Last month Doyle Brunson got an unexpected reaction after dashing off a quick tweet after a long cash game session. “I’m afraid I am finally gonna give in to Father Time and pass on tournament play at the WSOP this year,” he tweeted. “Too many hours.” The poker world perked up and generated about a million words yet missed a key part of the 79-year-old Poker Hall of Famer’s message to them: he wasn’t quitting poker, just the grind of the WSOP.
“I had just finished a 10 hour long cash game and had made three glaring mistakes in the last 30 minutes that cost me thousands of dollars,” he wrote in his blog. “When you play at the highest levels and against top talent, you can’t make stupid mistakes and survive. I always review my plays in my head before going to sleep. The only answer I could come up with was that I was mentally tired and had played too long. So I figured that it would be much better for me to play in the cash games instead of trying to sit through a bunch of tournaments. “
Beyond showing just how popular the 10-time bracelet winner remains with a public that’s on average several decades younger than him, people’s reaction to the news also underlines just how much has changed in poker since Doyle’s heyday. Tournaments are poker today. But for the first 50 years or so that he made his living playing poker Doyle relied on cash games. And for the first 20, tournaments didn’t even exist. If you were playing poker, you were playing every single hand for real money.
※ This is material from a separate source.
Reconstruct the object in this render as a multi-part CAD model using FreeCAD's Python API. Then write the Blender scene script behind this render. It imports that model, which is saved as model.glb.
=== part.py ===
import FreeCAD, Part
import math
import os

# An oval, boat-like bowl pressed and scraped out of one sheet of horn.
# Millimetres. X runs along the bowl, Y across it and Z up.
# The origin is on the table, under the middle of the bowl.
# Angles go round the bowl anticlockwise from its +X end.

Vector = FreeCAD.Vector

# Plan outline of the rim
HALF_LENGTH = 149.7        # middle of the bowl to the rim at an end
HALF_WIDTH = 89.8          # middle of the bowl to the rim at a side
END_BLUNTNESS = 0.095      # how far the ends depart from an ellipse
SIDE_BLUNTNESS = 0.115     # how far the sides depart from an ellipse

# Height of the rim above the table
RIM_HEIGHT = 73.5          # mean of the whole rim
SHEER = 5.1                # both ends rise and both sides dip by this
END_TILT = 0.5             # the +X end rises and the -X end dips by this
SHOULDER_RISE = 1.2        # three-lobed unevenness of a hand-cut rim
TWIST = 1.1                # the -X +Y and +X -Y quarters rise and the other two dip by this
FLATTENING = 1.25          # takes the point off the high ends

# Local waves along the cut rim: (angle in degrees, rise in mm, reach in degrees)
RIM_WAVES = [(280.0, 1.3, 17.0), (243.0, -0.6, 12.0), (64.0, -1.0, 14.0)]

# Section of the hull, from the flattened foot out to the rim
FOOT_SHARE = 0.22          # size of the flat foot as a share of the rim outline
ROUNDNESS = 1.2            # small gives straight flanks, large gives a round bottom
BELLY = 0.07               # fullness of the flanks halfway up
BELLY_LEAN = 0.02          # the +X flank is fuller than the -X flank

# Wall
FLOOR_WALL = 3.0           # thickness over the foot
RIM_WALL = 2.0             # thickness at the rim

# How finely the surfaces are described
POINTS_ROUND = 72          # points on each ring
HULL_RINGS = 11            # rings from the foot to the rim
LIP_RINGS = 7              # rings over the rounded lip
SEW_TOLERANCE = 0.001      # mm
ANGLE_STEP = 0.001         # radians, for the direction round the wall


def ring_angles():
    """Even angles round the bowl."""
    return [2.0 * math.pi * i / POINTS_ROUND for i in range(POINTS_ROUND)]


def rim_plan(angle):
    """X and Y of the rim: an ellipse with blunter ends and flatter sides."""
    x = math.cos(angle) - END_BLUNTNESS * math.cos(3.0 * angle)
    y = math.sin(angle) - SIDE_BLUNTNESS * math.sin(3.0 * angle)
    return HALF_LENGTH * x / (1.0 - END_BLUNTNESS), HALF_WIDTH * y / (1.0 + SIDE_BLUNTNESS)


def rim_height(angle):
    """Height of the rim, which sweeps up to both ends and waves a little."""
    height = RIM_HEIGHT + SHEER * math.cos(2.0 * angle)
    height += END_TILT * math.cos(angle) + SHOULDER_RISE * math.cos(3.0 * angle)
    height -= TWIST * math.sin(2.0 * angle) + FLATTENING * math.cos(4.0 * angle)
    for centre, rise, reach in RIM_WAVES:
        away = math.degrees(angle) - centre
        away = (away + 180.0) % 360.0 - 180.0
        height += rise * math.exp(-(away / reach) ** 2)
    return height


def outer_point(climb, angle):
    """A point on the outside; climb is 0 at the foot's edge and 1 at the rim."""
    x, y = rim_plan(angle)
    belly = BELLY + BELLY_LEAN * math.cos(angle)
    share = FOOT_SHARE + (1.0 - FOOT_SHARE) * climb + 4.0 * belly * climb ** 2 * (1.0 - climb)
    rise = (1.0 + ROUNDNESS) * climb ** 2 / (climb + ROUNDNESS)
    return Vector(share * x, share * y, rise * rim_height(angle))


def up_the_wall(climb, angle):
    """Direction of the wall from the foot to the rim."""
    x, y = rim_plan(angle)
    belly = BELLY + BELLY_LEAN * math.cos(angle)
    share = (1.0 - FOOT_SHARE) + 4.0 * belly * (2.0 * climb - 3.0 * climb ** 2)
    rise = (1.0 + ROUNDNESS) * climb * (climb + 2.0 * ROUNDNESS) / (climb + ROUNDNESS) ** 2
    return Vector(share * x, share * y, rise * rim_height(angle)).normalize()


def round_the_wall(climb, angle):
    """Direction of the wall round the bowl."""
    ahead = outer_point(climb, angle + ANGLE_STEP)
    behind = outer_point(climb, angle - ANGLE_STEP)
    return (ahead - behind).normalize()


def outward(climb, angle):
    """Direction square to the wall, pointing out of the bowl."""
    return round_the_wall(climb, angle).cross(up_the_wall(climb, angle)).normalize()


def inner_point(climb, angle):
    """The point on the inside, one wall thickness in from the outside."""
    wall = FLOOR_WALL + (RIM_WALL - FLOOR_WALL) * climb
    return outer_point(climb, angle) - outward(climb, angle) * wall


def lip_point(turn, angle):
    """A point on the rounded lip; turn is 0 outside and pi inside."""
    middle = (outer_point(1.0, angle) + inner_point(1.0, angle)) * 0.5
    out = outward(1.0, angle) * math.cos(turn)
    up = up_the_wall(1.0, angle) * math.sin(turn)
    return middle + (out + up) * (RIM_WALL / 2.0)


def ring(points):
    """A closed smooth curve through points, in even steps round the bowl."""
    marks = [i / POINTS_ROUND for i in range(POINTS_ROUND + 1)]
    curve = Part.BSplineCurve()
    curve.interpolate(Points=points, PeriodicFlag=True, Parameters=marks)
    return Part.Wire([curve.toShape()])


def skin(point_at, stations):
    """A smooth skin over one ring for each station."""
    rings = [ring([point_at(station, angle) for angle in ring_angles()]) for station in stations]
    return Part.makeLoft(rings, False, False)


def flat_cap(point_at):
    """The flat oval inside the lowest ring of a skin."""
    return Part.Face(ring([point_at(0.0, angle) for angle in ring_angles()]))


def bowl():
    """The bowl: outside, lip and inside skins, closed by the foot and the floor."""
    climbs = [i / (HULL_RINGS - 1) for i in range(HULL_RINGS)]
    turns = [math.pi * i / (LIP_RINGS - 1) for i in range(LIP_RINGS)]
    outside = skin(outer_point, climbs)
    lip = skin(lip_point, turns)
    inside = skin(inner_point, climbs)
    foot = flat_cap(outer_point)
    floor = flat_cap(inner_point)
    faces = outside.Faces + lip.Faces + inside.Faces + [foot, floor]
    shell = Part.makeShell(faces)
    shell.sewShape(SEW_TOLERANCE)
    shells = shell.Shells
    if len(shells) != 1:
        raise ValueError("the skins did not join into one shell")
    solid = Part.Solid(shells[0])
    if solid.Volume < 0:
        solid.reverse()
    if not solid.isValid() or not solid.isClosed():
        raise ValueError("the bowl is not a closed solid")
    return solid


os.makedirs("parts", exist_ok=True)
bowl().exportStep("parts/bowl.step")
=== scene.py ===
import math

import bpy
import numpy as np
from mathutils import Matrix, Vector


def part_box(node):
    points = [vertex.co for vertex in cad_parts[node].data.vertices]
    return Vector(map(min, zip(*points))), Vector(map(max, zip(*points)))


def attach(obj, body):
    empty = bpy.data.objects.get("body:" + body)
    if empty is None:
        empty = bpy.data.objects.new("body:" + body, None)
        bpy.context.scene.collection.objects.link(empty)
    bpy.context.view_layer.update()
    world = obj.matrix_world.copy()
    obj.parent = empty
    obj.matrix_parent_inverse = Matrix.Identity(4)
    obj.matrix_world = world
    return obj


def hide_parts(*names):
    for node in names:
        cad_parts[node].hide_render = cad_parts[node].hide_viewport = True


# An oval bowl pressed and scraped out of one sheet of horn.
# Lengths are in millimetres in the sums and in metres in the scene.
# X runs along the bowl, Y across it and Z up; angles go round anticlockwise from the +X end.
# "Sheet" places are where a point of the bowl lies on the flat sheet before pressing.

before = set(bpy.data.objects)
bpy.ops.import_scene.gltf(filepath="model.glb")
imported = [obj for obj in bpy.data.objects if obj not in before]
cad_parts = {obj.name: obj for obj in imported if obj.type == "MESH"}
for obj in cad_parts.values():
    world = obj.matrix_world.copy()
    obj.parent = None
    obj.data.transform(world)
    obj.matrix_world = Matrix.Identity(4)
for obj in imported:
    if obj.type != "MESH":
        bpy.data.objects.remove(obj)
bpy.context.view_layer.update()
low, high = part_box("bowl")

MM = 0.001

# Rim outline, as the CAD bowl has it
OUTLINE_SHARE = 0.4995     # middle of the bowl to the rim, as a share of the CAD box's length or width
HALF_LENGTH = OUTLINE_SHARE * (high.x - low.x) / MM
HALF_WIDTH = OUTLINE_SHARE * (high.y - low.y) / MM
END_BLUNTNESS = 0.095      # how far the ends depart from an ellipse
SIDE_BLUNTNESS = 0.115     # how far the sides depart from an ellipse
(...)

When tournament play finally evolved, Doyle was so experienced – and the fields were so small – that he wasn’t really challenged. He won six bracelets in the first decade of the WSOP – two of them in the Main Event – and was hailed as the best player at the Series. Those six bracelets were worth $775K total, which was pretty good money for the time, but they paled in comparison to his earnings in cash games and on the golf course. And given that the Series was just a few weeks long, stepping away from the cash games to invest time in a tournament he might not even win was like setting money on fire. By the mid-1980s, even with the schedule expanding to new lengths seemingly every year, Doyle had stopped playing in most of the events completely.
By the early 1990s the Series had grown significantly and several players from the new generation had begun to close in on the gold standard set by Doyle and his fellow Texans in the 1970s. Bracelets, which hadn’t even existed in the earliest years of the WSOP and didn’t mean a lot to most players once the Binions began awarding them to winners, had suddenly become a mark of greatness. The schedule was also significantly longer, running up to 25 events by 1995. Doyle came back to play tournaments on occasion throughout the decade, making seven final tables appearances and winning two more bracelets.
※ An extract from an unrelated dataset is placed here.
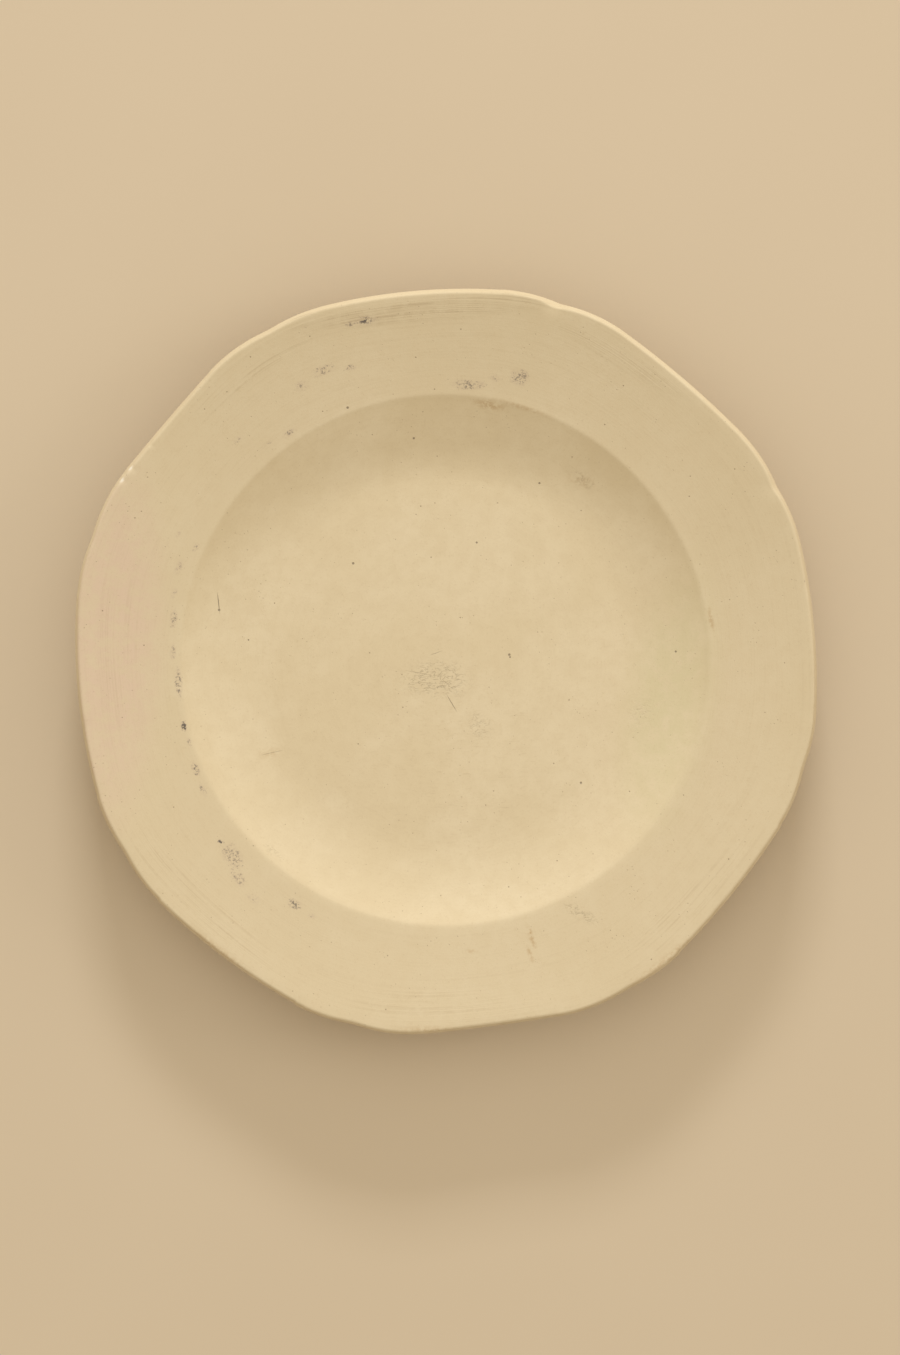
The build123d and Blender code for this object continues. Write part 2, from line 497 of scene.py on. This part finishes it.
class Graph:
    """Short names for the nodes that a material is made of."""

    def __init__(self, name):
        self.material = bpy.data.materials.new(name)
        self.material.use_nodes = True
        self.nodes = self.material.node_tree.nodes
        self.links = self.material.node_tree.links
        self.nodes.clear()

    def node(self, kind, **settings):
        made = self.nodes.new("ShaderNode" + kind)
        for name, value in settings.items():
            setattr(made, name, value)
        return made

    def put(self, value, socket):
        if isinstance(value, bpy.types.NodeSocket):
            self.links.new(value, socket)
        else:
            socket.default_value = value

    def math(self, operation, *values):
        made = self.node("Math", operation=operation)
        for value, socket in zip(values, made.inputs):
            self.put(value, socket)
        return made.outputs[0]

    def times(self, product, *factors):
        for factor in factors:
            product = self.math("MULTIPLY", product, factor)
        return product

    def vector(self, operation, *values):
        made = self.node("VectorMath", operation=operation)
        for value, socket in zip(values, made.inputs):
            self.put(value, socket)
        return made.outputs["Value" if operation == "LENGTH" else "Vector"]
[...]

Cash was still king, though, and it remained that way until the the poker boom. Once every average Joe who’d ever played in a home game started flocking to Vegas during the summer, there was suddenly enough value for an old-time cash-game destroyer to justify a serious time investment chasing a bracelet. Doyle hadn’t yet hit 70 years old and his stamina was still strong thanks to constant action in the biggest cash games. His advantage showed: from 2003 to 2005 he won two bracelets and made a deep run in what was at the time the largest Main Event in the tournament’s history. At almost $500K total, just those three scores were worth nearly as much as his six bracelet wins back in the 1970s combined.
That bracelet in 2005 was Doyle’s tenth, moving him into a tie with Johnny Chan for the most ever (at the time) and cementing his status as the one of the greatest tournament players of all time. But the money still paled compared to his other gambling revenue streams. His $2,279,459 in earnings over the first 35 years of the WSOP were only worth a little more than double the money he once won in a single weight-loss bet with fellow poker pros. Throw in decades of high-stakes cash games and golf against big-time gamblers all around the country, and it’s highly likely that even the $2.96 million he’s earned overall at the WSOP represents a small fraction of what he’s earned gambling in his lifetime.
The 2013 WSOP is now one-third over. So far the Godfather of Poker has been true to his word and hasn’t shown up for any bracelet events. If that holds and doesn’t enter any tournaments this year, he’ll miss out on a WSOP cash for the fourth consecutive year. The difference is that he actually showed up to play at least a few events during those years. Being one of the last of the original Series players, it doesn’t seem right that he’s not at the tournament tables this year. But looking back at his long history with poker, it’s easy to understand why. As for anyone who thinks he’s bluffing and just can’t keep up anymore, Doyle had a word for them in his blog post after his ruckus-starting tweet: “(M)y health is good and there is still some gas in my gas tank. If anyone doubts it, I’m playing almost every day at the Bellagio or the Aria. Come on by and play with me!